In 1948 the United Nations General Assembly adopted the Universal Declaration of Human Rights, a deeply inspiring document that has been translated into over 300 languages and dialects. But because its provisions are not enforceable, its promise has not been fulfilled. Human rights violations continue in every corner of the globe, the cause of countless individual tragedies as well as large-scale disasters like war, poverty and environmental ruin.

It’s time to take the next step. 2048 sets out a visionary, audacious, but, Kirk Boyd insists, achievable goal: drafting an enforceable international agreement that will allow the people of the world to create a social order based upon human rights and the rule of law. Boyd and the 2048 Project aim to have this agreement, the International Convention on Human Rights, in place by the 100th anniversary of the Universal Declaration.

Written documents have always played a key role in advancing human rights: the Code of Hammurabi, the Magna Carta, the Declaration of Independence. The express purpose of the International Convention is to safeguard what Boyd calls the Five Freedoms, adding freedom for the environment to Franklin Roosevelt’s famous Four Freedoms: freedom of speech, freedom of religion, freedom from want, and freedom from fear.

Boyd skillfully anticipates objections to the notion of a universal and enforceable written agreement—that it would be culturally insensitive, too expensive, unacceptably limit national sovereignty—and convincingly answers them. In fact some promising first steps have already been taken. He describes existing transnational agreements with effective compliance mechanisms that can serve as models.

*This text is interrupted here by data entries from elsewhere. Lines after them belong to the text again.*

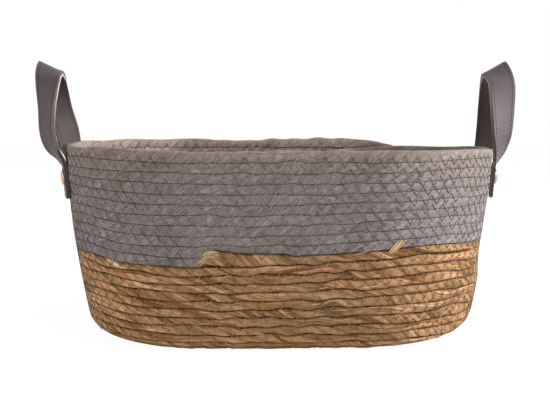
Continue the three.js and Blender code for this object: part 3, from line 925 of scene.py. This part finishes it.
def caught():
    """Bits of leaf that the sewing has caught."""
    places, height, reach, slant, lift, width, tint = np.array(CAUGHT).T
    return *splinter_paths(places, height, reach, slant, lift, CAUGHT_SEAT), width, tint


# %% Splinters
SPLINTER_DEPTH = 0.6


def splinter_piece(name, groups):
    bpy.ops.object.select_all(action="DESELECT")
    bpy.ops.mesh.primitive_uv_sphere_add(segments=4, ring_count=RINGS, radius=1)
    shape, faces = taken_apart(bpy.context.object)
    ring = np.rint(np.arccos(np.clip(-shape[:, 2], -1, 1)) / np.pi * RINGS).astype(int)
    points, tints = [], []
    for line, out, width, tint in groups:
        aside = unit(np.cross(np.gradient(line, axis=1), out))
        wide = aside[:, ring] * (shape[:, 0] * width[:, None])[..., None]
        deep = out[:, ring] * (shape[:, 1] * SPLINTER_DEPTH * width[:, None])[..., None]
        points.append(line[:, ring] + wide + deep)
        tints.append(tint)
    points, tints = np.concatenate(points), np.concatenate(tints)
    points[..., 2] = np.maximum(points[..., 2], 0.05)
    piece = joined_copies(name, points, faces)
    corners = np.array([loop.vertex_index for loop in piece.data.loops])
    tint = np.stack([tints[corners // len(shape)], ring[corners % len(shape)] / RINGS], -1)
    piece.data.uv_layers.new(name="tint").data.foreach_set("uv", tint.ravel())
    return piece


splinters = splinter_piece("rush_splinters", [scattered(420, 21), frayed(34, 22), caught()])


# %% Splinter finish
def splinter_finish():
    finish = Finish("rush_splinter")
    tint, along = finish.pair("tint")
    root = colour(120, 86, 52)
    tone = finish.ramp(tint, [(0.0, root), (0.5, colour(186, 146, 98)), (1.0, colour(232, 204, 158))])
    tip = finish.smooth(along, 0.75, 1.0) * 0.4
    finish.set(Base_Color=finish.mixed(tone, root, tip), Roughness=0.7)
    return finish.material


splinters.data.materials.append(splinter_finish())
print("splinter finish", splinters.data.materials[0].name)

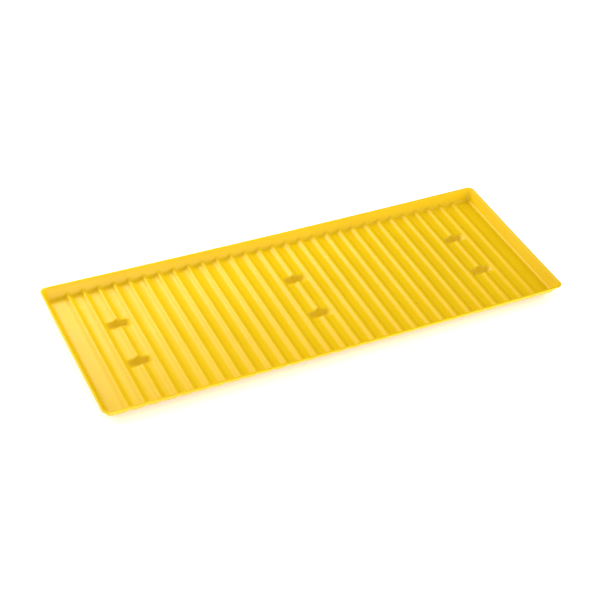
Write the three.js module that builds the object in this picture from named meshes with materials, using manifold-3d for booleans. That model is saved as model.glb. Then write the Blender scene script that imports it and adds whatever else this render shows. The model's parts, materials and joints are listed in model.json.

But Boyd wants to inspire more than argue. In 2048 he urges everyone to participate in the drafting of the agreement via the 2048 website and describes specific actions people can take to help make it a reality. “What you do with what you read” Boyd writes, “is as important as what this book says.”  Little by little, working together creatively with the tools now available, we can take the next step forward in the evolution of human rights.